Der Antrag auf Bewilligung von Prozesskostenhilfe ist abzulehnen. Der Beschwerde kommt auch nach der im Prozesskostenhilfeverfahren nur vorzunehmenden summarischen Prüfung der Sach- und Rechtslage (vgl.

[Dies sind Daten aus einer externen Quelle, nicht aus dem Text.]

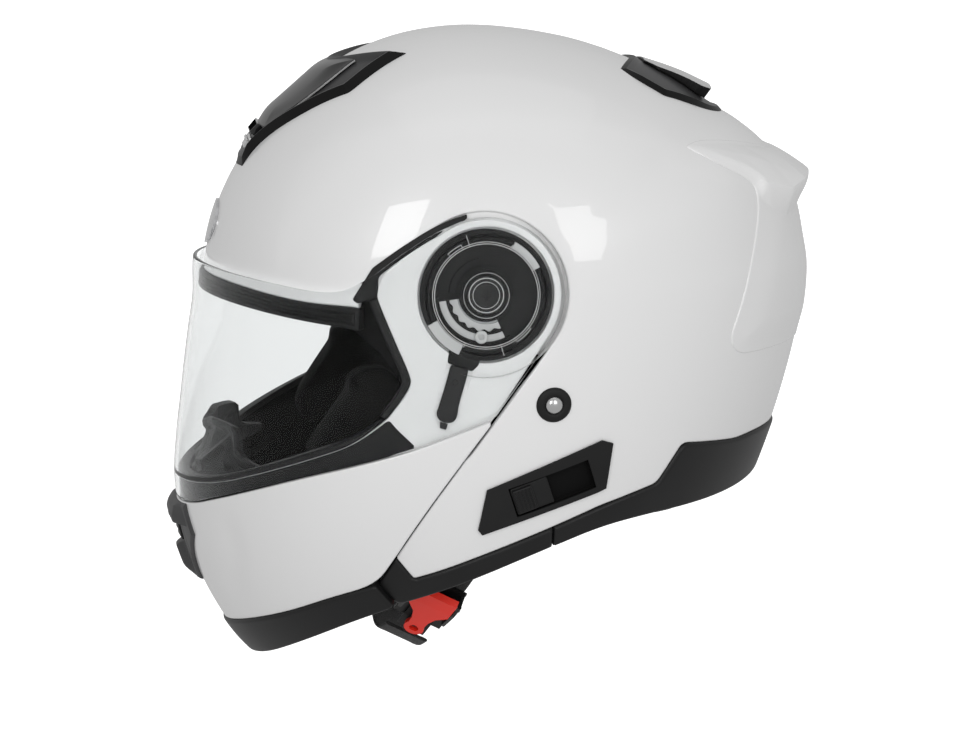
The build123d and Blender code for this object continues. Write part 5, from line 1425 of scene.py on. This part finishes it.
def points_of(mesh):
    co = np.empty(len(mesh.vertices) * 3)
    mesh.vertices.foreach_get("co", co)
    return co.reshape(-1, 3)


def vertex_normals(mesh):
    n = np.empty(len(mesh.vertices) * 3)
    mesh.vertex_normals.foreach_get("vector", n)
    return n.reshape(-1, 3)


def put_points(mesh, co):
    mesh.vertices.foreach_set("co", np.ascontiguousarray(co, float).reshape(-1))
    mesh.update()


def hold_inside(co, tree, gap):
    """Points back inside the room that the closed mesh of the tree bounds."""
    out = co.copy()
    for k, p in enumerate(co):
        at_, n_, _, d_ = tree.find_nearest(Vector(p))
        side_ = (Vector(p) - at_).dot(n_)
        if side_ > -gap:
            out[k] = np.array(at_ - n_ * gap)
    return out


def pad(name, node, body, mat, lines, voxel=0.005, start=1.6, cap=6.0, depth=1.9,
        width=4.2, faces=None):
    """A padded piece blown up inside the room of its solid, with sewn channels along lines."""
    source = frame["nodes"][node]
    mesh = source.data.copy()
    mesh.transform(source.matrix_world)
    room = bmesh.new()
    room.from_mesh(mesh)
    bmesh.ops.recalc_face_normals(room, faces=room.faces)
    tree = BVHTree.FromBMesh(room)
    room.free()
    o = bpy.data.objects.new(name, mesh)
    bpy.context.scene.collection.objects.link(o)
    remesh = o.modifiers.new("remesh", "REMESH")
    remesh.mode, remesh.voxel_size = "VOXEL", voxel
    into_mesh(o)
    first = points_of(o.data) - vertex_normals(o.data) * start * 0.001
    put_points(o.data, first)
    cloth = o.modifiers.new("cloth", "CLOTH")
    cloth.settings.quality = 5
    cloth.settings.use_pressure = True
    cloth.settings.uniform_pressure_force = 4.0
    cloth.settings.effector_weights.gravity = 0.0
    cloth.collision_settings.use_collision = False
    cloth.point_cache.frame_start, cloth.point_cache.frame_end = 1, 20
    for at_frame in range(1, 21):
        bpy.context.scene.frame_set(at_frame)
    into_mesh(o)
    bpy.context.scene.frame_set(1)
    moved_by = points_of(o.data) - first
    far = np.linalg.norm(moved_by, axis=1, keepdims=True)
    moved_by *= np.minimum(1.0, cap * 0.001 / np.maximum(far, 1e-9))
    put_points(o.data, first + moved_by)
    put_points(o.data, hold_inside(points_of(o.data), tree, 0.0004))
    o.modifiers.new("smooth", "SUBSURF").levels = 1
    into_mesh(o)
    co, n = points_of(o.data), vertex_normals(o.data)
    sink = np.zeros(len(co))
    for line, use in lines:
        flat = use(co * 1000.0, n)
        d_ = np.abs(line_gap(flat[0], np.array(line, float)))
        sink = np.maximum(sink, depth * (1 - np.clip(d_ / width, 0, 1) ** 2) ** 2 * flat[1])
    co = co - n * (sink * 0.001)[:, None]
    put_points(o.data, co)
    o.data.materials.clear()
    o.data.materials.append(mat)
    o.data.polygons.foreach_set("use_smooth", [True] * len(o.data.polygons))
    o.data.polygons.foreach_set("material_index", [0] * len(o.data.polygons))
    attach(o, body)
    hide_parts(node)
    return o


M_PAD = material("cheek_fabric", (0.0045, 0.0045, 0.0045), 0.95, tone=0.25, spec=0.1,
                 weave=(210.0, 260.0, 0.55), grain_depth=0.2)
M_NECK = material("neck_leather", (0.006, 0.006, 0.006), 0.6, tone=0.25, spec=0.2, grain=0.5,
                  grain_scale=1400.0, grain_depth=0.06)
in_side = lambda p, n: (p[:, 1:3], np.ones(len(p)))
in_top = lambda p, n: (p[:, 0:2], (n[:, 2] < 0.5).astype(float))
CHEEK_LINES = [
    ([(-14.0, -44.0), (34.0, -46.0), (44.0, -64.0), (38.0, -92.0), (8.0, -104.0),
      (-22.0, -112.0), (-36.0, -92.0), (-28.0, -58.0), (-14.0, -44.0)], in_side),
    ([(-4.0, -46.0), (2.0, -104.0)], in_side), ([(20.0, -46.0), (22.0, -98.0)], in_side),
    ([(-42.0, -46.0), (-60.0, -62.0), (-66.0, -88.0)], in_side)]
for tag in ("left", "right"):
    pad(f"cheek_cushion_{tag}", f"cheek_pad_{tag}", "shell", M_PAD, CHEEK_LINES)
CROWN_LINES = [([(s_ * 30.0, -110.0), (s_ * 26.0, 0.0), (s_ * 30.0, 120.0)], in_top)
               for s_ in (-1, 1)]
CROWN_LINES += [([(-90.0, y_), (90.0, y_)], in_top) for y_ in (-40.0, 10.0, 60.0)]
pad("crown_cushion", "crown_liner", "shell", M_LINING, CROWN_LINES, voxel=0.0045, start=1.2,
    depth=1.5)
NECK_LINES = [([(50.0, -111.0), (80.0, -108.0), (110.0, -104.0), (150.0, -92.0)], in_side)]
neck = pad("neck_cushion", "neck_roll", "shell", M_NECK, NECK_LINES, start=1.0, depth=1.4)
# It tucks up under the rim at the sides and hangs lowest at the back.
co = points_of(neck.data)
keep = np.clip(1.0 - np.abs(co[:, 0]) / 0.125, 0.1, 1.0)
under = np.minimum(co[:, 2] + 0.104, 0.0)
co[:, 2] += under * (keep - 1.0)
put_points(neck.data, co)

# ---------------------------------------------------- the CAD nodes that stay
for name, o in frame["nodes"].items():
    slot_name = None
    for part in frame["record"]["subparts"]:
        if name in (part.get("node"), part.get("name")) or name in (part.get("nodes") or []):
            slot_name = part.get("material_slot") or part.get("material") or part.get("slot")
    o.data.materials.clear()
    o.data.materials.append(M_BLACK_STEEL if name.startswith("buckle_frame")
                            else FOR_SLOT.get(slot_name, M_MATTE))
    o.data.polygons.foreach_set("use_smooth", [True] * len(o.data.polygons))

# ----------------------------------------------------------------- the stage
def stage_piece(name, mesh, mat):
    o = bpy.data.objects.new(name, mesh)
    bpy.context.scene.collection.objects.link(o)
    mesh.materials.append(mat)
    mesh.polygons.foreach_set("use_smooth", [True] * len(mesh.polygons))
    o.visible_glossy = o.visible_diffuse = False
    return o


floor_mat = material("pale_floor", (0.93, 0.93, 0.93), 0.8, tone=0.004, spec=0.1)
glow = floor_mat.node_tree.nodes["Principled BSDF"]
glow.inputs["Emission Color"].default_value = (1, 1, 1, 1)
glow.inputs["Emission Strength"].default_value = 0.75
FLOOR_Z = -262.0
rows = []
for k in range(40):
    t = k / 39
    if t < 0.45:
        rows.append((-2600 + t / 0.45 * 3400, FLOOR_Z))
    else:
        a = (t - 0.45) / 0.55 * math.pi / 2
        rows.append((800 + 900 * math.sin(a), FLOOR_Z + 900 * (1 - math.cos(a))))
rows.append((1700, 4200))
verts, faces = [], []
for d_, z_ in rows:
    for w_ in (-4000, 4000):
        p = -BACK * d_ + RIGHT * w_
        flat = Vector((-CB * d_ + SB * w_, SB * d_ + CB * w_, z_))
        verts.append(tuple(flat))
for k in range(len(rows) - 1):
    faces.append([2 * k, 2 * k + 1, 2 * k + 3, 2 * k + 2])
stage_piece("floor", new_mesh("floor", verts, faces), floor_mat)


def area(name, where, to, size, power, shape="RECTANGLE", size_y=None, spread=None):
    light = bpy.data.lights.new(name, "AREA")
    light.shape = shape
    light.size = size
    light.size_y = size_y or size
    light.energy = power
    if spread:
        light.spread = math.radians(spread)
    o = bpy.data.objects.new(name, light)
    bpy.context.scene.collection.objects.link(o)
    o.location = where
    o.rotation_euler = (Vector(to) - Vector(where)).to_track_quat("-Z", "Y").to_euler()
    return o


area("key", (2.05, -1.0, 0.78), (0, 0, -0.02), 0.75, 10, size_y=0.85)
area("fill", (2.05, 0.72, 0.66), (0, 0, -0.02), 0.62, 8, size_y=1.25)
area("top", (0.0, 0.1, 2.4), (0, 0, 0), 2.2, 4, size_y=2.2)
low = area("low_side", (2.5, 0.2, -0.6), (0, 0, -0.04), 2.2, 15, size_y=1.8)
low.visible_glossy = False
world = bpy.data.worlds.new("studio")
world.use_nodes = True
world.node_tree.nodes["Background"].inputs[0].default_value = (1, 1, 1, 1)
world.node_tree.nodes["Background"].inputs[1].default_value = 0.53
bpy.context.scene.world = world
bpy.context.scene.view_settings.view_transform = "Standard"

BVerfG, Beschl. v. 26.2.2007 - 1 BvR 474/05 -, NVwZ-RR 2007, 361, 362) unter Berücksichtigung des Zwecks der Prozesskostenhilfebewilligung die gemäß § 166 Abs. 1 Satz 1 VwGO in Verbindung mit § 114 Abs. 1 Satz 1 ZPO erforderliche hinreichende Erfolgsaussicht nicht zu (vgl. zu den im Hauptsacheverfahren einerseits und im Prozesskostenhilfeverfahren andererseits anzulegenden unterschiedlichen Maßstäben: BVerfG, Beschl. v. 8.7.2016, - 2 BvR 2231/13 -, juris Rn. 10 ff. m.w.N.).
Die Entscheidung über die Kosten des Beschwerdeverfahrens folgt aus § 154 Abs. 2 VwGO. Die Entscheidung über die Kosten des Prozesskostenhilfeverfahrens ergibt sich aus § 166 Abs. 1 Satz 1 VwGO i.V.m. § 118 Abs. 1 Satz 4 ZPO.
Die Streitwertfestsetzung beruht auf §§ 47 Abs. 1 Satz 1, 53 Abs. 2 Nr. 1, 52 Abs. 1 GKG und Nr. 8.3 sowie Nr. 1.5 Satz 2 des Streitwertkatalogs für die Verwaltungsgerichtsbarkeit (NordÖR 2014, 11).
Dieser Beschluss ist unanfechtbar (§ 152 Abs. 1 VwGO, §§ 68 Abs. 1 Satz 5, 66 Abs. 3 Satz 3 GKG).